Either way, God is the primary cause of the plagues. 

The hail and the firstborn deaths are probably the ones most difficult to 'explain' naturalistically.


----------



## C. Matthew McMahon (Feb 14, 2005)

The plagues, if you follow through them, dealt with every major god the Egyptians worshipped. The idea behind the narrative, secondary to salvation issues, is the battle between Yahweh and the gods of Egypt. To give them a "scientific" explanation and leave it at that is somethingn that completely misses the point of the whole "battle."


----------



## LawrenceU (Feb 14, 2005)

Precisely, Matt!


----------



## BlackCalvinist (Feb 15, 2005)

> _Originally posted by webmaster_
> The plagues, if you follow through them, dealt with every major god the Egyptians worshipped. The idea behind the narrative, secondary to salvation issues, is the battle between Yahweh and the gods of Egypt. To give them a "scientific" explanation and leave it at that is somethingn that completely misses the point of the whole "battle."



Why couldn't it be both ?

God supernaturally dealt with each of the gods the Egyptians worshipped by setting off a series of events that dominoed off of each other (with the exception of the hail and death of the firstborn). The outcome was the superiority of Yahweh over other gods, the liberation of the Israelites and one of the greatest examples of God's sovereignty given in history to be demonstrated.


----------



## TimV (Feb 15, 2005)

It's interesting, and there can be some truth in the first several, but did a first born oxen or horse get a double portion? They why did they die like the humans? 

It would seem in part another subtile attempt to inject the idea of small problems here and there in the Bible.

I remember when they dug up the bone of a really big dude in Israel, and many Christian friends were running around like science had finally vindicated the Bible. The scientific article went on and on abou the similarity of these bones and Goliath, and then said while he might not have been QUITE as tall as in the Bible....and that his skull was attached (I guess my friends didn't rememeber what David did to him)...etc....

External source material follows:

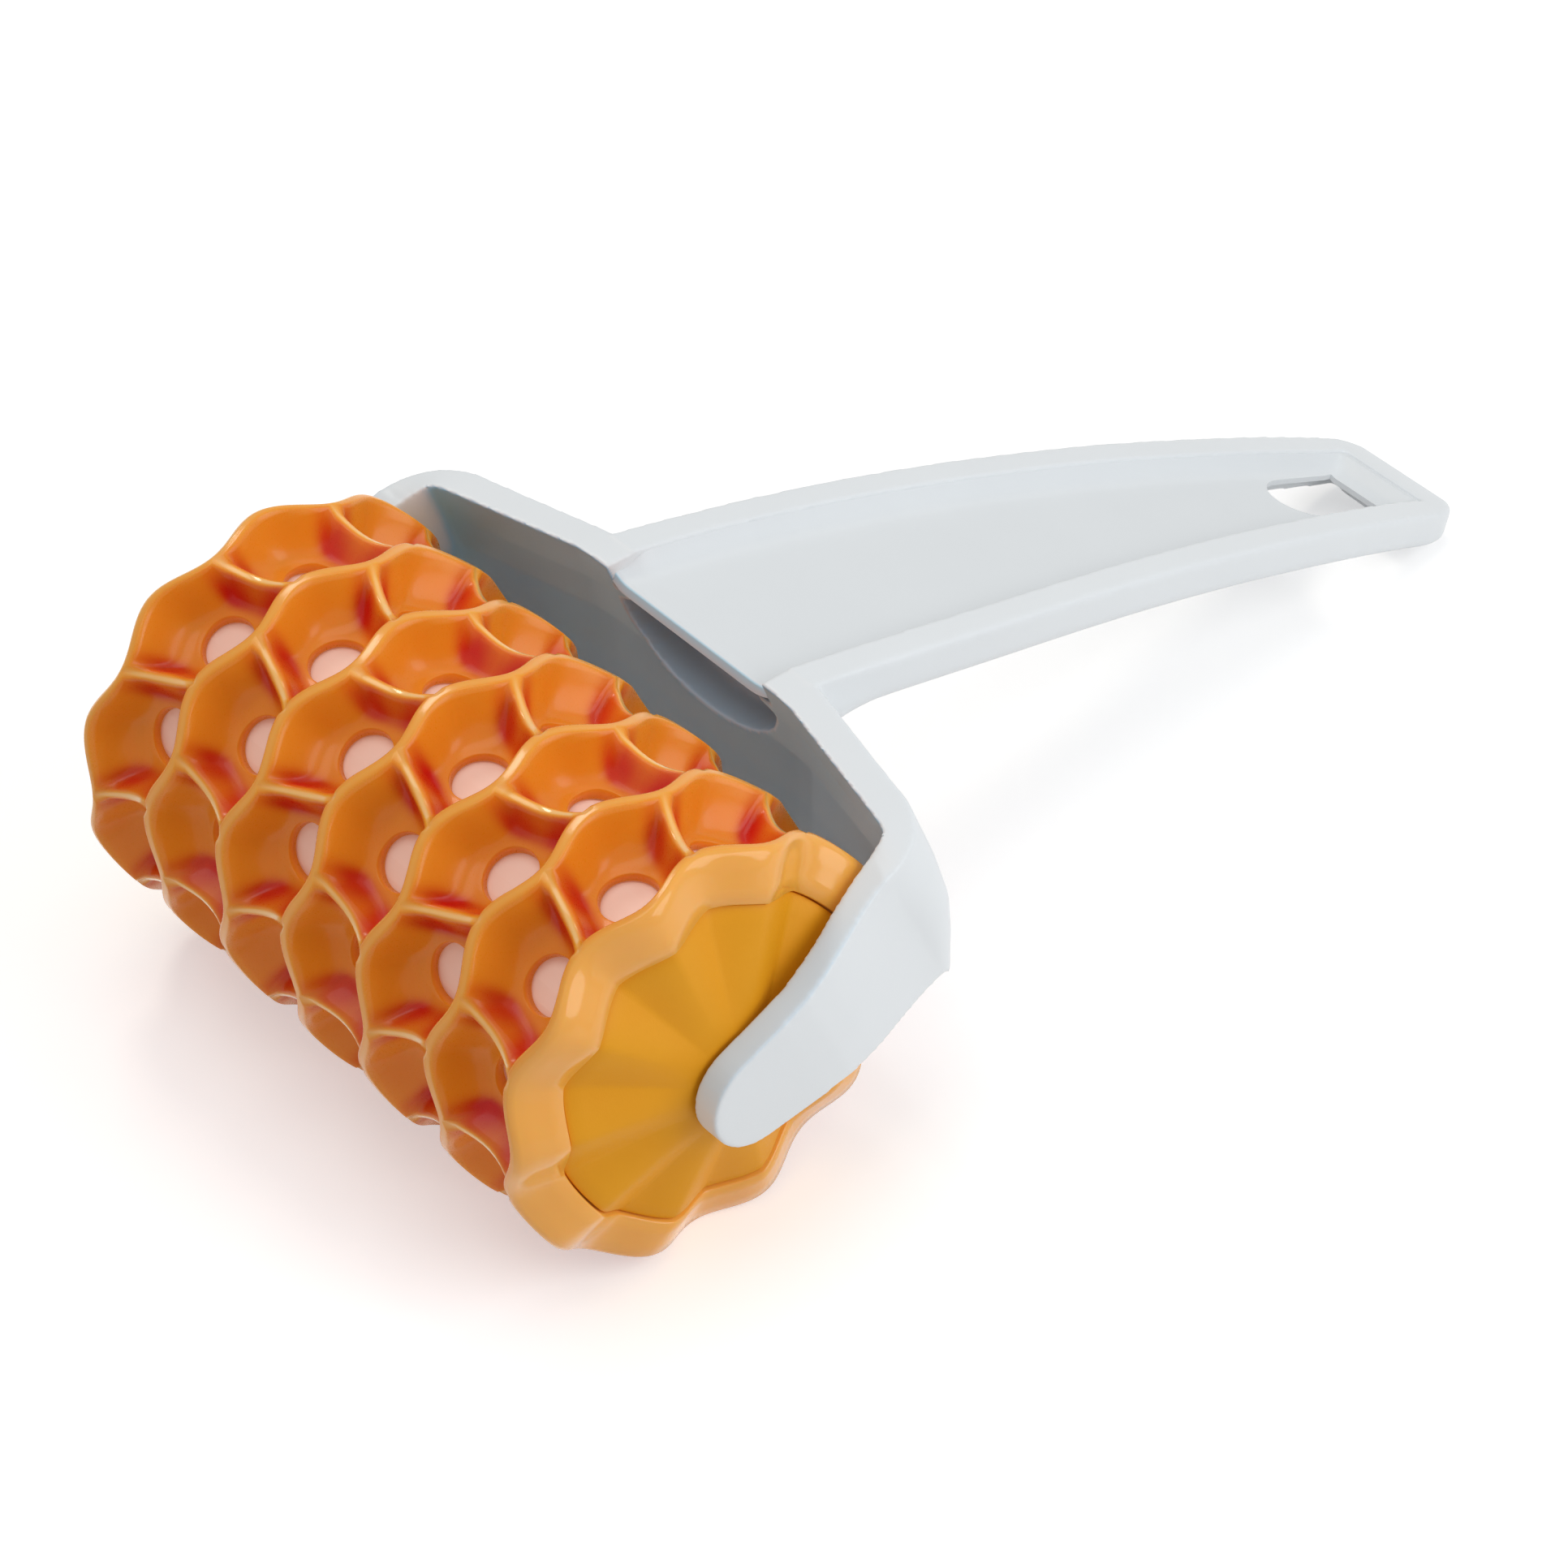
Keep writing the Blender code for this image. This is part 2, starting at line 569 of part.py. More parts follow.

In a case like that, I frankly see more harm than good, almost like a patronising attitude towards the Bible, like "Boy, isn't it neat those guys who wrote the Bible were SO CLOSE to what really happened"

But thanks for posting it!


----------



## brymaes (Feb 15, 2005)

I've got no problem with the idea that God used second causes, but we have to be cautious with hypotheses like these which come from anti-supernatualistic presuppositions.


----------